Integrating this into an API cache flow

In a typical API handler, the flow looks like:

  1. Call upstream endpoint
  2. Read NDJSON response text
  3. Compute canonical SHA-256
  4. Use hash as cache key
  5. Store the raw response (or store the parsed objects) under that key

Here’s a minimal sketch of what that looks like without any external dependencies:

def cache_key_for_ndjson_response(response_text: str) -> str:
    return ndjson_canonical_sha256(response_text)

# Later:
# key = cache_key_for_ndjson_response(upstream_ndjson_text)
# cached = cache.get(key)
# if cached: return cached
# else: cache.set(key, upstream_ndjson_text); return upstream_ndjson_text

Common pitfalls I ran into

1) Treating NDJSON as a single JSON array

Some people accidentally wrap NDJSON lines into [...] and then hash; that changes semantics (and can break streaming expectations).

NDJSON boundary preservation is important.

2) Sorting lines instead of sorting keys

If you canonicalize object keys but also sort the NDJSON lines, you’re implicitly changing meaning.

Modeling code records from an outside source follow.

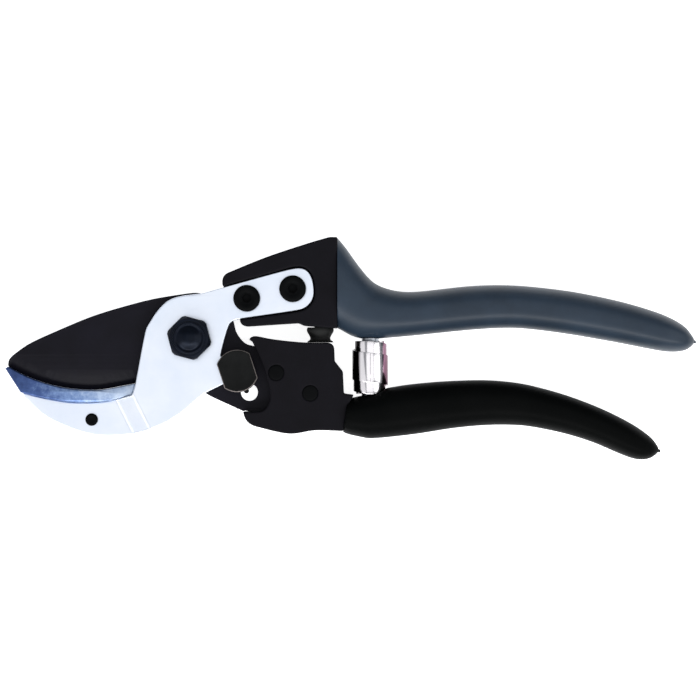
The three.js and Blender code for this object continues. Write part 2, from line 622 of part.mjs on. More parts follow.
// ---- spring ----
// A flat strip wound from its widest coil, in the middle, towards both ends. Each coil lies inside the last,
// and the last ones lie level, which closes the ends.
function voluteHalf(side) {
  const perTurn = 16;
  const middle = (SPRING_TOP + SPRING_BOTTOM) / 2;
  const travel = SPRING_TOP - middle - STRIP_WIDE / 2;
  const rings = Array.from({ length: SIDE_TURNS * perTurn + 1 }, (_, i) => {
    const turn = i / perTurn;
    const y = middle + side * travel * Math.min(1, turn / (SIDE_TURNS - CLOSED_TURNS));
    const angle = side * 2 * Math.PI * turn + Math.PI / 2;
    const r = SPRING_R - COIL_STEP * turn;
    const corner = (out, up) =>
      new THREE.Vector3(SPRING_X + (r + out) * Math.cos(angle), y + up, MID + (r + out) * Math.sin(angle));
    const t = STRIP_THICK / 2;
    const w = STRIP_WIDE / 2;
    return [corner(-t, -w), corner(t, -w), corner(t, w), corner(-t, w)];
  });
  return skinned(rings);
}

function springPeg(base, into) {
  const low = Math.min(base - into * PEG_IN_SPRING, base + into * PEG_IN_HANDLE);
  const high = Math.max(base - into * PEG_IN_SPRING, base + into * PEG_IN_HANDLE);
  return upright(PEG_R, low, high, SPRING_X);
}

function bladePin(centre) {
  const half = LOWER_HEAD_THICK / 2 + PIN_PROUD;
  return rod(PIN_R, MID - half, MID + half, centre, 24);
}

// ---- assembly ----
const shears = new THREE.Group();
shears.name = "pruning_shears";

function add(name, solid, look) {
  const mesh = new THREE.Mesh(toGeometry(solid), new THREE.MeshStandardMaterial(look));
  mesh.name = name;
  shears.add(mesh);
}

add("blade", blade(), { color: 0x17161b, roughness: 0.45, metalness: 0.3 });
add("jaw_plate", jawPlate(), nickel);
add("anvil", anvil(), { color: 0x6f8cc0, roughness: 0.4, metalness: 0.8 });
add("anvil_screw", anvilScrew(), blackened);
add("pivot_bolt", pivotBolt(), blackened);
add("pivot_bush", ringSolid(fitted(BOLT_R), BOLT_R + BUSH_WALL, BLADE_LOW, BLADE_HIGH), {
  color: 0xa9793d,
  roughness: 0.35,
  metalness: 0.9,
});
add("thrust_washer", ringSolid(fitted(BOLT_R), WASHER_R, washerLow, washerLow + WASHER_THICK), steel);
add("pivot_nut", pivotNut(), blackened);
for (const [place, centre] of Object.entries(PLATE_SCREWS)) {
  add(`jaw_screw_${place}`, jawScrew(centre), blackened);
  add(`jaw_nut_${place}`, jawNut(centre), blackened);
}
for (const [place, centre] of Object.entries(BLADE_PINS)) {
  add(`blade_pin_${place}`, bladePin(centre), blackened);
}
add("latch_button", latchButton(), blackened);
const onShank = (r, low, high) => ringSolid(fitted(SHANK_R), r, low, high, LATCH_PIVOT, 20);
add("latch_wave_washer", onShank(WAVE_WASHER_R, waveHigh - WAVE_WASHER_THICK, waveHigh), steel);
add("latch_retainer", onShank(RETAINER_R, retainerLow, retainerHigh), blackened);
add("upper_handle", upperHandle(), black);
add("lower_handle", lowerHandle(), black);
add("upper_grip", upperGrip(), { color: 0x3c4653, roughness: 0.5, metalness: 0 });
add("lower_grip", lowerGrip(), { color: 0x0b0d0c, roughness: 0.4, metalness: 0 });
add("stop_buffer", buffer(), { color: 0x0a0b0b, roughness: 0.85, metalness: 0 });
add("volute_spring", voluteHalf(1).add(voluteHalf(-1)), { color: 0xf2eef0, roughness: 0.1, metalness: 1 });
add("upper_spring_peg", springPeg(SPRING_TOP, 1), steel);
add("lower_spring_peg", springPeg(SPRING_BOTTOM, -1), steel);

export default shears;
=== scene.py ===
# %% [markdown]
# # Anvil pruning shears
# The shears lie on their back, closed. A black curved blade closes onto a soft alloy anvil. The anvil sits
# on a bright cranked jaw plate, which is screwed to the black head of the upper handle. The blade's tail is
# pinned in the fork of the lower handle, and a latch turns on it. Vinyl sleeves cover both handles, and a
# volute spring pushes them apart.
#
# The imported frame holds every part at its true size. Each cell below takes one part, gives it the edges,
# curves and finish of the real thing, and lets it ride on the body that carries it.

# %% Load the frame
import json
import math

import bmesh
import bpy
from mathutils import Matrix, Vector


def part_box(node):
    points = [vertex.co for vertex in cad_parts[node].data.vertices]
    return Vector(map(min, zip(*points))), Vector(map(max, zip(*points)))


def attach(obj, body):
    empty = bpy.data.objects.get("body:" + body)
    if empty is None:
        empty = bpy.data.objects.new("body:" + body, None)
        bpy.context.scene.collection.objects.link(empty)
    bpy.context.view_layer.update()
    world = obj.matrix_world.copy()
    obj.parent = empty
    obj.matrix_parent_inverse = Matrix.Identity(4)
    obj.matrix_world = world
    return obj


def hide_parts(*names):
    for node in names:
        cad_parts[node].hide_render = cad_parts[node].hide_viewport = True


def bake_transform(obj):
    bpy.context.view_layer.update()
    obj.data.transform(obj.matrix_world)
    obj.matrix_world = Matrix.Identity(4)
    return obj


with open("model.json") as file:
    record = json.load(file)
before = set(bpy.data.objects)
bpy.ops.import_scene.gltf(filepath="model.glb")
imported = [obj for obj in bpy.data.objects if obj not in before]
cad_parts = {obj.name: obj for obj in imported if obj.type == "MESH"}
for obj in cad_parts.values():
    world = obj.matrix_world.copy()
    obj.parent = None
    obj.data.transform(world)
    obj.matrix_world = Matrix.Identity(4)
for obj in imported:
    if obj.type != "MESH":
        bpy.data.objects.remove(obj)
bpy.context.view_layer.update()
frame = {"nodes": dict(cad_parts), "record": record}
MM = 0.001
record = frame["record"]
body_of = {node: body for body, nodes in record["behaviour"]["bodies"].items() for node in nodes}


def middle(node):
    """The centre of a CAD node's box."""
    low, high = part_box(node)
    return (low + high) / 2


MID = middle("blade").z  # the plane that the blade lies in
print("the blade lies", round(MID / MM, 2), "mm above the floor")

# %% [markdown]
# ## Selecting by place
# An operator acts on whatever is selected, and a freshly loaded frame is selected all over. So every step
# starts from nothing selected, and picks its faces by where they lie or which way they look. A primitive gets
# its name and has its placement applied as soon as it is added, so every piece stays at the origin.

# %% Selection helpers
LOOKS_UP = 0.3  # a face looks up when its normal's z is above this
SAME_PLANE = 0.01 * MM  # points nearer than this to a plane are on it
DOUBLES = 0.002 * MM  # points nearer than this to each other are one


def select_only(obj):
    if bpy.context.mode != "OBJECT":
        bpy.ops.object.mode_set(mode="OBJECT")
    bpy.ops.object.select_all(action="DESELECT")
    obj.select_set(True)
    bpy.context.view_layer.objects.active = obj


def select_whole():
    """Selects all of the open mesh."""
    bpy.ops.mesh.select_all(action="SELECT")


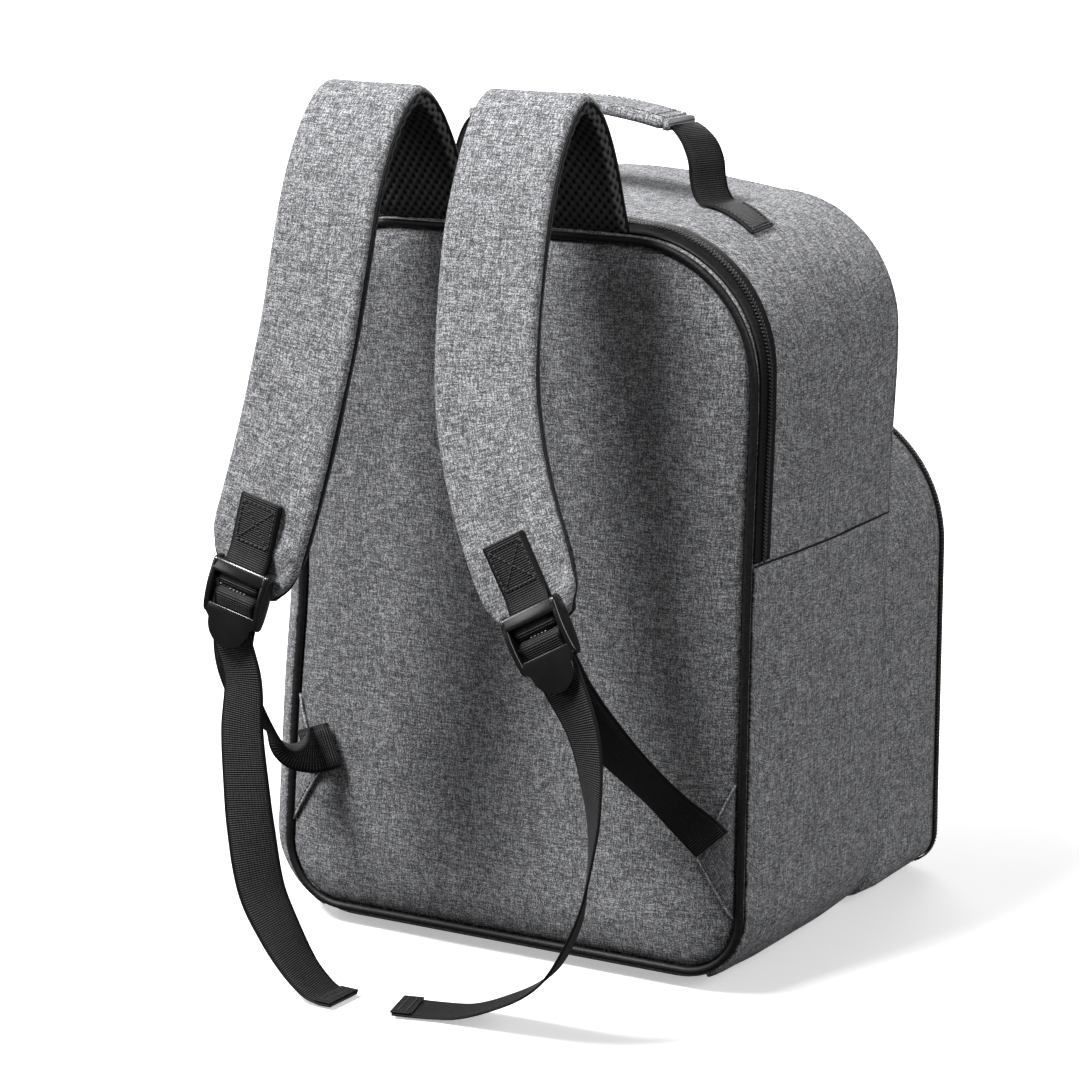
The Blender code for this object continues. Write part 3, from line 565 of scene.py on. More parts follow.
def mended(mesh, change=None):
    """Change a mesh as a bmesh, and turn all its faces outwards."""
    shape = bmesh.new()
    shape.from_mesh(mesh)
    shape.verts.ensure_lookup_table()
    if change is not None:
        change(shape)
    bmesh.ops.recalc_face_normals(shape, faces=shape.faces)
    shape.to_mesh(mesh)
    shape.free()
    mesh.shade_smooth()


def weld(item):
    mended(item.data, lambda shape: bmesh.ops.remove_doubles(shape, verts=shape.verts, dist=WELD_DISTANCE))


def turns(sides):
    return [2 * pi * k / sides for k in range(sides)]


def spaced(start, end, count):
    return [start + (end - start) * k / count for k in range(count + 1)]


def straight(start, end, steps):
    return [start.lerp(end, k / steps) for k in range(steps + 1)]


def directions(points, cyclic=False):
    """The way a line runs at each point, from one neighbour to the other."""
    last = len(points) - 1
    if cyclic:
        return [points[(i + 1) % len(points)] - points[i - 1] for i in range(len(points))]
    return [points[min(i + 1, last)] - points[max(i - 1, 0)] for i in range(len(points))]


def across_and_out(direction):
    """The directions across a strap that runs one way, and out of it."""
    across = (Vector((1, 0, 0)) - direction * direction.x).normalized()
    return across, direction.cross(across).normalized()


def closing(ring, shares):
    """Copies of a ring drawn in towards its middle."""
    middle = sum(ring, Vector()) / len(ring)
    return [[middle + (point - middle) * share for point in ring] for share in shares]


def skin(name, rings, material, closed=False, caps=False):
    """Skin equal rings with quads, and give them coordinates in metres that run
    with the cloth: u round the rings, v along them."""
    count = len(rings[0])
    last = len(rings) - 1
    grid = np.array([[tuple(point) for point in ring] for ring in rings])
    lengths = np.linalg.norm(np.roll(grid, -1, axis=1) - grid, axis=2)
    u = np.concatenate([np.zeros((len(rings), 1)), np.cumsum(lengths, axis=1)], axis=1)
    steps = np.linalg.norm(np.diff(grid, axis=0), axis=2).mean(axis=1)
    v = np.concatenate([[0.0], np.cumsum(steps)])
    faces = []
    uvs = []
    for row in range(last):
        for i in range(count if closed else count - 1):
            corners = [(row, i), (row, i + 1), (row + 1, i + 1), (row + 1, i)]
            if not closed:
                corners.reverse()
            faces.append([line * count + place % count for line, place in corners])
            uvs += [(u[line][place], v[line]) for line, place in corners]
    if caps:
        for line, places in ((0, range(count)[::-1]), (last, range(count))):
            faces.append([line * count + i for i in places])
            uvs += [(rings[line][i].x, rings[line][i].z) for i in places]
    mesh = bpy.data.meshes.new(name)
    mesh.from_pydata(grid.reshape(-1, 3).tolist(), [], faces)
    mesh.uv_layers.new(name="weave").data.foreach_set("uv", [c for uv in uvs for c in uv])
    if caps:
        mended(mesh)
    mesh.shade_smooth()
    return make_item(name, mesh, material)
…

For example, events are often order-dependent. In my cache, order was part of the response contract, so I kept original line order and only canonicalized within each line.

3) JSON canonicalization that doesn’t handle key order

I saw attempts using naive str(obj) approaches, but Python dict stringification doesn’t guarantee deterministic key order across environments in the way you’d want for cache keys. Using json.dumps(... sort_keys=True ...) fixed that.

What I learned

I learned that for NDJSON responses, stable API cache keys require canonicalization at the line-object level: parse each line as JSON, serialize it with deterministic rules (sort_keys, compact separators), then hash the canonical NDJSON payload with consistent newlines. That turned a “same data, different bytes” caching nightmare into a reproducible, meaning-based cache strategy.